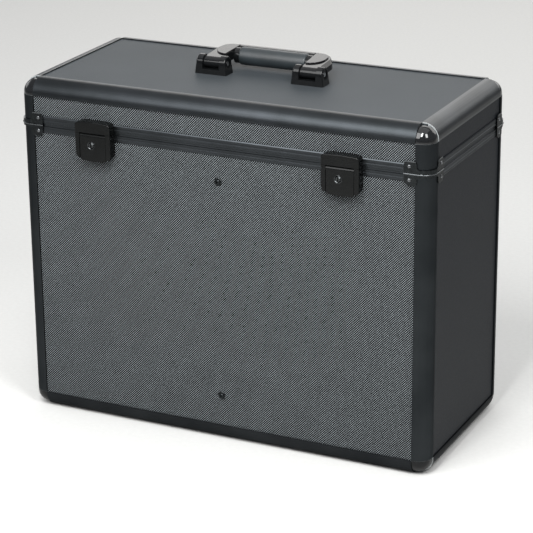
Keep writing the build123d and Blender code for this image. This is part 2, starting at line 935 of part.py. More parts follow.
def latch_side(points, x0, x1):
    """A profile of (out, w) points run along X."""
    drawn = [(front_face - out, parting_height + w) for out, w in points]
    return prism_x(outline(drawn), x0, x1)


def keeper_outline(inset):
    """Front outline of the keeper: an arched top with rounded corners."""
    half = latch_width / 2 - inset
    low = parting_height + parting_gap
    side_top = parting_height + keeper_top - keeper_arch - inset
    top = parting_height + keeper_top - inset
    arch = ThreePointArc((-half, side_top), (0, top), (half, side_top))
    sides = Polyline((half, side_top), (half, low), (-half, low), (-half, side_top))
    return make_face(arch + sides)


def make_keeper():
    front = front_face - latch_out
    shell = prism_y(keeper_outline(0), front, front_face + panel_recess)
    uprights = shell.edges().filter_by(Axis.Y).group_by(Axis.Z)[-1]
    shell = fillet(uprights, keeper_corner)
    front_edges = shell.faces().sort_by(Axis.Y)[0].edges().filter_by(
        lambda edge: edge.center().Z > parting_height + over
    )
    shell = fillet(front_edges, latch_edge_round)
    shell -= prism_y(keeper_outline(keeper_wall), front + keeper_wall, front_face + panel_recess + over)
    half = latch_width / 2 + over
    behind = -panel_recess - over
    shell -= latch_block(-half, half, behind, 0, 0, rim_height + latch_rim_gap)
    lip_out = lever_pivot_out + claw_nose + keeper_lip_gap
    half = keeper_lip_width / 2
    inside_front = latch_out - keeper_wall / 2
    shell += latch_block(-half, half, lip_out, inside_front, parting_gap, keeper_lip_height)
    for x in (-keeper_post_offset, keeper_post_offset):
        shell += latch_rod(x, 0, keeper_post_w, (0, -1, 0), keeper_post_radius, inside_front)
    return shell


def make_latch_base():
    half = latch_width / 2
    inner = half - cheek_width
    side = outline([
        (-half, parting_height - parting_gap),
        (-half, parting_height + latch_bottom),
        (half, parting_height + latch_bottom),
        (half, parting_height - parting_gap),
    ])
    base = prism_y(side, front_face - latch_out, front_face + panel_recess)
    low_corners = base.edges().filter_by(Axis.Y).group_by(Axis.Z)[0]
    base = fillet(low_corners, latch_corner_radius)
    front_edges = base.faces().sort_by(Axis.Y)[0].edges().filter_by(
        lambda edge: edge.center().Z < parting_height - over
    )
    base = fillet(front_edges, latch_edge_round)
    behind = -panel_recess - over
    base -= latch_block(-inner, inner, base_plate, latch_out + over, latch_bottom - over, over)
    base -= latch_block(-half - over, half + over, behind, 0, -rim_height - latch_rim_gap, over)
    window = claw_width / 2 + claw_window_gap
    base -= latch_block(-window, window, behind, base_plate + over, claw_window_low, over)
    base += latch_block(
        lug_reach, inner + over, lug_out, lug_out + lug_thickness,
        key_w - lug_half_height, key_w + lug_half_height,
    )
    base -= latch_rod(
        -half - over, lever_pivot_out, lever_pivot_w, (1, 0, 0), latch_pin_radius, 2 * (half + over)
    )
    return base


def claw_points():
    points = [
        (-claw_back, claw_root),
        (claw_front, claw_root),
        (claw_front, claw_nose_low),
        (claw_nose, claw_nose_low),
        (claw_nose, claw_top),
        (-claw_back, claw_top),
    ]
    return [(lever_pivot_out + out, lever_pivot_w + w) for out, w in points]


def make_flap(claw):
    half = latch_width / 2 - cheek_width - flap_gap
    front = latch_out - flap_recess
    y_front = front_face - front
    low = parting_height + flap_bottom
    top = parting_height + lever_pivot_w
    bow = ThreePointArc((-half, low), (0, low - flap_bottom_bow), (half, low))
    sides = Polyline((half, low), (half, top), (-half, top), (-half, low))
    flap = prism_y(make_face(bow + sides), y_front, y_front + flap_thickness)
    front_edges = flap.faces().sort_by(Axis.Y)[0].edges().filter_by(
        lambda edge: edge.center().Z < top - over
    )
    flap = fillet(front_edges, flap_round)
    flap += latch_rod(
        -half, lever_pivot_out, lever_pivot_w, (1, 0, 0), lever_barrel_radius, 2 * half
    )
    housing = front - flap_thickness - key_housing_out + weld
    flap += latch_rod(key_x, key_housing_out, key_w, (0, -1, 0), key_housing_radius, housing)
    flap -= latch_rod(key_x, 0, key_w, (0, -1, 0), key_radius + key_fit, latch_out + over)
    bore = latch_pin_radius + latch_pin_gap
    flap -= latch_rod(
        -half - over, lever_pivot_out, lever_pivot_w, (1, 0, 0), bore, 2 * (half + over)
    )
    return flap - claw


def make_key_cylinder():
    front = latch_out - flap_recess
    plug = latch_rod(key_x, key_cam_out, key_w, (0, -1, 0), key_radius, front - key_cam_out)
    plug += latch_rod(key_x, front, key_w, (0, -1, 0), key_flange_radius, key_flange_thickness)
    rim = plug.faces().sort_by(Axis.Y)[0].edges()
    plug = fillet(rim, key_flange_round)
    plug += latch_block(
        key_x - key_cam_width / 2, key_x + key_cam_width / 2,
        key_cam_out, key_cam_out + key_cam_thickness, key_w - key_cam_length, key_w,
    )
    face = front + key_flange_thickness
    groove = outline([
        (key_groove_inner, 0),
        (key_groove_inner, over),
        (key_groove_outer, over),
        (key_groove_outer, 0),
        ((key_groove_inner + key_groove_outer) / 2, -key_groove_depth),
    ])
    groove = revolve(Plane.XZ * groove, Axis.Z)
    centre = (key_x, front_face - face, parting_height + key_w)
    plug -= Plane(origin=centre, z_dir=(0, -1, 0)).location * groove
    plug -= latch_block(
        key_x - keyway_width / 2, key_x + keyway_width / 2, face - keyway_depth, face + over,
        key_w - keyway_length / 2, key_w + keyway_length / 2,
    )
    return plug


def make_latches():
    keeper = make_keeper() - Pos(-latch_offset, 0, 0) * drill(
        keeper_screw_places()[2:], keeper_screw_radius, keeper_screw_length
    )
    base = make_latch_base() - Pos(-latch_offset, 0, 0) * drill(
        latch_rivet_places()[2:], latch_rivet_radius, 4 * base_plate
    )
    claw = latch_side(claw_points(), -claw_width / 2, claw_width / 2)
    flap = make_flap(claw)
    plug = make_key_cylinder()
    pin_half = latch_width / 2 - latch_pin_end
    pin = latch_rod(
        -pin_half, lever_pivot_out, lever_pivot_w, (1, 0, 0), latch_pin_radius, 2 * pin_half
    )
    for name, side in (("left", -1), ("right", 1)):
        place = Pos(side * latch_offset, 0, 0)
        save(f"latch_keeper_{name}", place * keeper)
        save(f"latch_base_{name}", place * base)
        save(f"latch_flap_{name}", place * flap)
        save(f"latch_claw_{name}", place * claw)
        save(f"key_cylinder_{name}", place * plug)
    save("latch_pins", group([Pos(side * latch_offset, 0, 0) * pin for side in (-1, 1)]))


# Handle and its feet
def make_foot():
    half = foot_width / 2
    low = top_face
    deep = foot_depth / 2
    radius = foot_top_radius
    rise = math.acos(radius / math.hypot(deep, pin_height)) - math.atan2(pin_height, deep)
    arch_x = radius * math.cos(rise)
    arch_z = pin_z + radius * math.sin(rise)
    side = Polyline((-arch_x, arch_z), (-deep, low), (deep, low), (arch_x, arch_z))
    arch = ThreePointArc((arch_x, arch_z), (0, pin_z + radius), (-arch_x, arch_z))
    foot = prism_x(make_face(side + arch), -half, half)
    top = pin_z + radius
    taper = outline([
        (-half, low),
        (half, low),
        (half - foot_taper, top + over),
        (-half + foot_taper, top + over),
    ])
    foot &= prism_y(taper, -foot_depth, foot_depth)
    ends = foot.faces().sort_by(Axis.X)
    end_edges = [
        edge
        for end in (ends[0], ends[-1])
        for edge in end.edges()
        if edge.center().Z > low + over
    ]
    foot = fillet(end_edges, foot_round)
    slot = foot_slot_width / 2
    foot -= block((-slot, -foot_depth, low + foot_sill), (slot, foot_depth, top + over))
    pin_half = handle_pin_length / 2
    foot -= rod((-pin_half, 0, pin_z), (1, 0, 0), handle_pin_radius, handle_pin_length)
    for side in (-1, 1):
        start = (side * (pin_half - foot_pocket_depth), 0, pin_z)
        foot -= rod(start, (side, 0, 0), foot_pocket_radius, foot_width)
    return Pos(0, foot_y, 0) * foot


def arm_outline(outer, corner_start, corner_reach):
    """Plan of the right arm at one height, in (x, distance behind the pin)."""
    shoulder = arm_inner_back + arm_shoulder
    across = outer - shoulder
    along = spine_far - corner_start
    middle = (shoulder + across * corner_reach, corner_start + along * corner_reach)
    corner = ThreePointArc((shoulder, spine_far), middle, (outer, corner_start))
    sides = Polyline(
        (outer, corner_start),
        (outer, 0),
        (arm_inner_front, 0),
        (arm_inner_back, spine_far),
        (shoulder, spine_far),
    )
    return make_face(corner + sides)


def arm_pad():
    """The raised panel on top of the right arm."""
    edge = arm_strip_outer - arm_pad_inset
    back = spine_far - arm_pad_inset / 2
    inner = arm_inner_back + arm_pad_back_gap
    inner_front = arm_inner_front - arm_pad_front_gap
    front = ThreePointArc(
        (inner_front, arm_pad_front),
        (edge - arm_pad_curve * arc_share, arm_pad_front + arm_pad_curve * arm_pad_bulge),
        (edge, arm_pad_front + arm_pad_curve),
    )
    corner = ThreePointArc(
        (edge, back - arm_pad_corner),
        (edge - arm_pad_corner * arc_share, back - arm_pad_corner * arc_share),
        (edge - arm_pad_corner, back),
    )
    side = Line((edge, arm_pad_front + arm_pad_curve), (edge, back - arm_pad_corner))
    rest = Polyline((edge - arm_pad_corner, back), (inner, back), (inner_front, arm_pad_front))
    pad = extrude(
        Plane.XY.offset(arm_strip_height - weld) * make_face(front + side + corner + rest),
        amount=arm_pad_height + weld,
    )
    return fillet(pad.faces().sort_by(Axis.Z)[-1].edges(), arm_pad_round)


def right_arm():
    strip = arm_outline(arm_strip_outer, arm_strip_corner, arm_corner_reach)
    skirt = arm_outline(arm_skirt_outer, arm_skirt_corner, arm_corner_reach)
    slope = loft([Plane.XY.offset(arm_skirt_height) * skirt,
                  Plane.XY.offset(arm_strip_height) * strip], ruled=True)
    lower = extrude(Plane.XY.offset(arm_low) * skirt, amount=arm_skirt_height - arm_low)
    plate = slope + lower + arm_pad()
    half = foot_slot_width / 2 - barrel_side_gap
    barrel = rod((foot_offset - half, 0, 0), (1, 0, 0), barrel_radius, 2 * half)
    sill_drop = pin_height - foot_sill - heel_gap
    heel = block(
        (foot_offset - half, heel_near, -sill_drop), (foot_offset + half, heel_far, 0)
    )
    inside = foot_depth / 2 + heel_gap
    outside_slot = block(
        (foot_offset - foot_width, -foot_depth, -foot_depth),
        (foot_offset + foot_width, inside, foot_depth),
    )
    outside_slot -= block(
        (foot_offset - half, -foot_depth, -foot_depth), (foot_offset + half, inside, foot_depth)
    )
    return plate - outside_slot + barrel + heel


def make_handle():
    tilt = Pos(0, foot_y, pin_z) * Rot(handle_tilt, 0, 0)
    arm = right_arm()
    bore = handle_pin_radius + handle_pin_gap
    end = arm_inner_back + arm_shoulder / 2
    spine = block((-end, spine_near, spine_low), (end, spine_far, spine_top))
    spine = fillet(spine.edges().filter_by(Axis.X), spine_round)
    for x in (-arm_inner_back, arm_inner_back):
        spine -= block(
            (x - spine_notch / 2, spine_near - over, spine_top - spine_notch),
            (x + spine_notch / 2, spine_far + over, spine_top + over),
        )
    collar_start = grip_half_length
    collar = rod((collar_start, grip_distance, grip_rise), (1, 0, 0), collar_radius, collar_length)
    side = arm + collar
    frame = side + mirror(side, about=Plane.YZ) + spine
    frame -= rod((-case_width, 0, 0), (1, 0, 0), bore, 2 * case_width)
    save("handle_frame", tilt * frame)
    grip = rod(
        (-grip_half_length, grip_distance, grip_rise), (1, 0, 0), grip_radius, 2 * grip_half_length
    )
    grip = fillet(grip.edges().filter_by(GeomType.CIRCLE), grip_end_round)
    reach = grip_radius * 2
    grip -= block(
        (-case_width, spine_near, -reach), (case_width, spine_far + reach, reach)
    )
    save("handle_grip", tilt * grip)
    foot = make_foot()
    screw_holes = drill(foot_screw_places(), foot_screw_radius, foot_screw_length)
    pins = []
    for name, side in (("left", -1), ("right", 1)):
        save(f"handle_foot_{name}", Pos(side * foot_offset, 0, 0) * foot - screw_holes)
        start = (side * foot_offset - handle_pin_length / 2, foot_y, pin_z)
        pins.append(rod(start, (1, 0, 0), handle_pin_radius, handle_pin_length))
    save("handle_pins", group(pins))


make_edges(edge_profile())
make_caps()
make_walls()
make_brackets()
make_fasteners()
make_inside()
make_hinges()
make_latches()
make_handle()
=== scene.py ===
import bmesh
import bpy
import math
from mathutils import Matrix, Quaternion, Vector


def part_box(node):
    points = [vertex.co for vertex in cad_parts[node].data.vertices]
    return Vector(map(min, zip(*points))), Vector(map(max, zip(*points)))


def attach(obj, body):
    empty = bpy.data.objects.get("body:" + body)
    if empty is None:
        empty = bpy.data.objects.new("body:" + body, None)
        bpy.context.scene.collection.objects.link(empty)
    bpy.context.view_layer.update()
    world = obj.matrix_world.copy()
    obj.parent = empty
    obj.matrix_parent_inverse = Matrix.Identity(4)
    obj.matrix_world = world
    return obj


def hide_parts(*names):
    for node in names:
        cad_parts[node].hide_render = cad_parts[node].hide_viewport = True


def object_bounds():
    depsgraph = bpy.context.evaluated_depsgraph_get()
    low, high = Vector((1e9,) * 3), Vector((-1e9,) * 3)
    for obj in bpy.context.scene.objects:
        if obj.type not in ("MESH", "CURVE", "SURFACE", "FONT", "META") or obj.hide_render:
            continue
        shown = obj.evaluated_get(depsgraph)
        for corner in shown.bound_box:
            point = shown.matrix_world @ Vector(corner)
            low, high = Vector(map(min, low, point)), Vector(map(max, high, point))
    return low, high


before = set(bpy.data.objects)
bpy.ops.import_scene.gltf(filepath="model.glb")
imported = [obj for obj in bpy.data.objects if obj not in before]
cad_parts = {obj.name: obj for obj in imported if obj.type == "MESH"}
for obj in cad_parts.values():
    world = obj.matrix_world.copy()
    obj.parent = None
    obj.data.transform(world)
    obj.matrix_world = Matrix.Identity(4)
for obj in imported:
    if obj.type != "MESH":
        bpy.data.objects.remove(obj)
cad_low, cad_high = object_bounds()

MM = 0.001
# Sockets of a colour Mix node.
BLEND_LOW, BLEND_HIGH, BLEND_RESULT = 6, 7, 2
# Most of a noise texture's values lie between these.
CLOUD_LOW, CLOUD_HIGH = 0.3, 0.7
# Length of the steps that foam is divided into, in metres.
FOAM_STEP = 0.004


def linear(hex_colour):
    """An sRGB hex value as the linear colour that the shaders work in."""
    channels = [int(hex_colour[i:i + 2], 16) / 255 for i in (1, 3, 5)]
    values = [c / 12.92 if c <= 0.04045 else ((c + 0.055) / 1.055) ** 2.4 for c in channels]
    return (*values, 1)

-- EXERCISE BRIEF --
Extract, word for word, every line beginning with the one that holds "make_edges(edge_profile())" and concluding with the one that holds "obj.data.transform(world)". Include both of those lines.

-- WRITTEN REPLY --
make_edges(edge_profile())
make_caps()
make_walls()
make_brackets()
make_fasteners()
make_inside()
make_hinges()
make_latches()
make_handle()
=== scene.py ===
import bmesh
import bpy
import math
from mathutils import Matrix, Quaternion, Vector


def part_box(node):
    points = [vertex.co for vertex in cad_parts[node].data.vertices]
    return Vector(map(min, zip(*points))), Vector(map(max, zip(*points)))


def attach(obj, body):
    empty = bpy.data.objects.get("body:" + body)
    if empty is None:
        empty = bpy.data.objects.new("body:" + body, None)
        bpy.context.scene.collection.objects.link(empty)
    bpy.context.view_layer.update()
    world = obj.matrix_world.copy()
    obj.parent = empty
    obj.matrix_parent_inverse = Matrix.Identity(4)
    obj.matrix_world = world
    return obj


def hide_parts(*names):
    for node in names:
        cad_parts[node].hide_render = cad_parts[node].hide_viewport = True


def object_bounds():
    depsgraph = bpy.context.evaluated_depsgraph_get()
    low, high = Vector((1e9,) * 3), Vector((-1e9,) * 3)
    for obj in bpy.context.scene.objects:
        if obj.type not in ("MESH", "CURVE", "SURFACE", "FONT", "META") or obj.hide_render:
            continue
        shown = obj.evaluated_get(depsgraph)
        for corner in shown.bound_box:
            point = shown.matrix_world @ Vector(corner)
            low, high = Vector(map(min, low, point)), Vector(map(max, high, point))
    return low, high


before = set(bpy.data.objects)
bpy.ops.import_scene.gltf(filepath="model.glb")
imported = [obj for obj in bpy.data.objects if obj not in before]
cad_parts = {obj.name: obj for obj in imported if obj.type == "MESH"}
for obj in cad_parts.values():
    world = obj.matrix_world.copy()
    obj.parent = None
    obj.data.transform(world)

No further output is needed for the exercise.